_WRITTEN TASK_
Below are entries. Reproduce exactly the lines between the line holding "Reconstruct the object" and the line holding "The centre tile", inclusive, and only those.

_RECORDED INFORMATION_
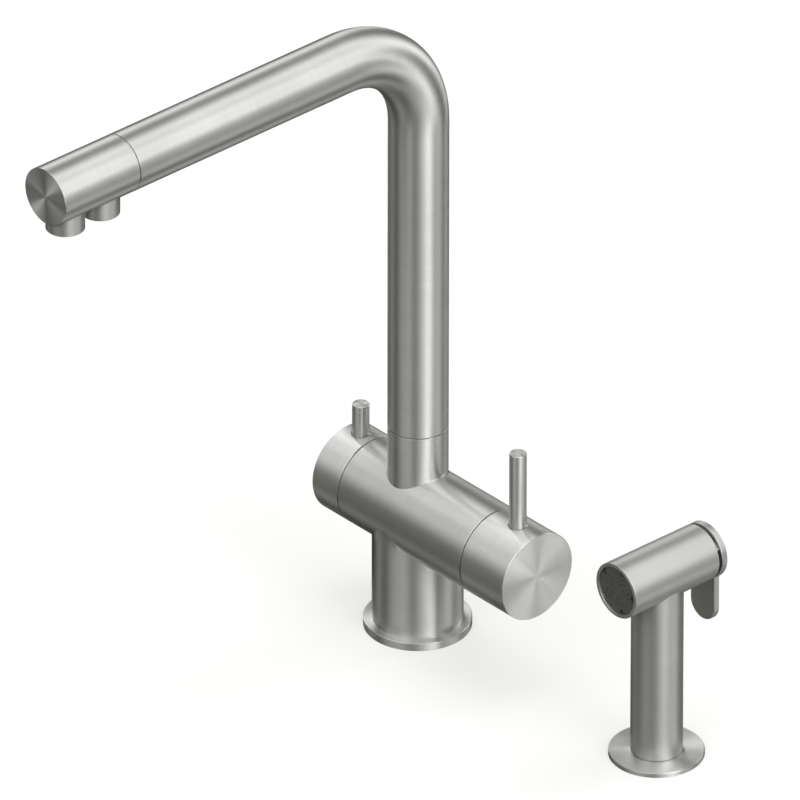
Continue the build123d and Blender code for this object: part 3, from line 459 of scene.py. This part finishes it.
LIP_R, LIP_WALL, LIP_REACH = 18.8, 0.8, 2.0


def barrel_skin(low, high, centre_x, top_hole, bottom_hole):
    """The barrel's outside from x = low to high, with an opening on top and one below.

    Each half runs from the top line or the top opening's edge down to the bottom one: x is the
    mean of the two edges' x, and the angle from the top is the mean of the edges' angles, both
    weighted by how far down the point is. An opening's edge is centre + (a cos t, b sin t).
    """
    turn = np.linspace(np.pi, 0, ROUND // 2 + 1)
    lead = np.linspace(0, 1, LEAD_STEPS + 1)[:-1]

    def edge(hole):
        """x and angle from the nearer line, along an opening's edge and the straight runs."""
        reach, half = hole
        left = low + (centre_x - reach - low) * lead
        right = high + (centre_x + reach - high) * lead[::-1]
        x = np.concatenate([left, centre_x + reach * np.cos(turn), right])
        y = np.concatenate([left * 0, half * np.sin(turn), right * 0])
        return x, np.arcsin(y / BARREL_R)

    top_x, top_turn = edge(top_hole)
    bottom_x, bottom_turn = edge(bottom_hole)
    down = np.linspace(0, 1, ROUND // 2 + 1)[:, None]
    x = (1 - down) * top_x + down * bottom_x
    tilt = (1 - down) * top_turn + down * (np.pi - bottom_turn)
    halves = []
    for side in (1, -1):
        points = np.stack(
            [x, side * BARREL_R * np.sin(tilt), BARREL_Z + BARREL_R * np.cos(tilt)], axis=-1
        )
        brushing = np.stack([side * BARREL_R * tilt, x], axis=-1)
        halves.append((points[:, ::side], brushing[:, ::side]))
    return halves


def upright_wall(radius, foot, top, rows=WALL_ROWS, centre=(0.0, 0.0)):
    """A round upright wall between two heights, each a number or one height per angle."""
    turn = np.linspace(0, 2 * np.pi, ROUND + 1)
    rise = np.linspace(0, 1, rows)[:, None]
    height = (1 - rise) * foot + rise * top + turn * 0
    level = np.ones((rows, 1))
    points = np.stack(
        [
            centre[0] + level * radius * np.cos(turn),
            centre[1] + level * radius * np.sin(turn),
            height,
        ],
        axis=-1,
    )
    return points, np.stack([level * radius * turn, height], axis=-1)


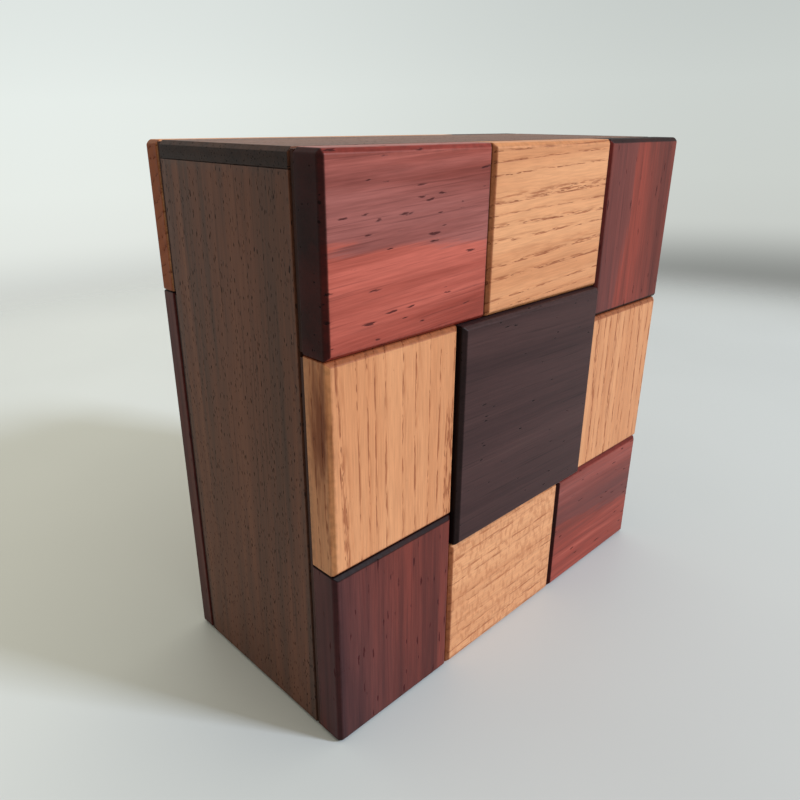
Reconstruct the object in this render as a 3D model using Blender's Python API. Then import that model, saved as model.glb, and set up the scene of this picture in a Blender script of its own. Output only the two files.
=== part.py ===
"""A wooden puzzle box.

Four side modules sit in a pinwheel round a square core. Each module is a channel of a board,
a front pair of tiles and a rear tile, and slides along its own side towards its free corner.
The centre tile is the front of a small drawer that runs in the core.

Metres, +Z up, front towards -Y. The box stands on Z = 0, centred on X and Y.
"""

import bmesh
import bpy
from mathutils import Matrix, Vector

MM = 0.001

# Overall sizes
WIDTH = 114 * MM
HEIGHT = 114 * MM
BOARD_DEPTH = 40 * MM

# Clearances
GLUE_LINE = 0.2 * MM
RUNNING_GAP = 0.3 * MM

# Outside: boards, plates and tiles
BOARD_THICKNESS = 3.2 * MM
FRONT_TILE_WIDTH = 32.3 * MM
REAR_TILE_WIDTH = 29 * MM
OUTER_TILE_LENGTH = 40.2 * MM
FRONT_TILE_THICKNESS = 6.4 * MM
REAR_TILE_THICKNESS = 4.6 * MM
PLATE_THICKNESS = 0.8 * MM
PLATE_INSET = 0.3 * MM
CENTRE_TILE_PROUD = 1.2 * MM
CHAMFER = 0.8 * MM

# Runners of the side modules, in blind grooves of the core's panels
SIDE_TRAVEL = 12 * MM
RUNNER_WIDTH = 6 * MM
RUNNER_THICKNESS = 2.2 * MM
RUNNER_END_MARGIN = 4 * MM
GROOVE_LAND = 2 * MM

# Core
PANEL_THICKNESS = 5 * MM
WALL_THICKNESS = 6 * MM
TUNNEL_THICKNESS = 3 * MM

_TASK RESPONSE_
Reconstruct the object in this render as a 3D model using Blender's Python API. Then import that model, saved as model.glb, and set up the scene of this picture in a Blender script of its own. Output only the two files.
=== part.py ===
"""A wooden puzzle box.

Four side modules sit in a pinwheel round a square core. Each module is a channel of a board,
a front pair of tiles and a rear tile, and slides along its own side towards its free corner.
The centre tile is the front of a small drawer that runs in the core.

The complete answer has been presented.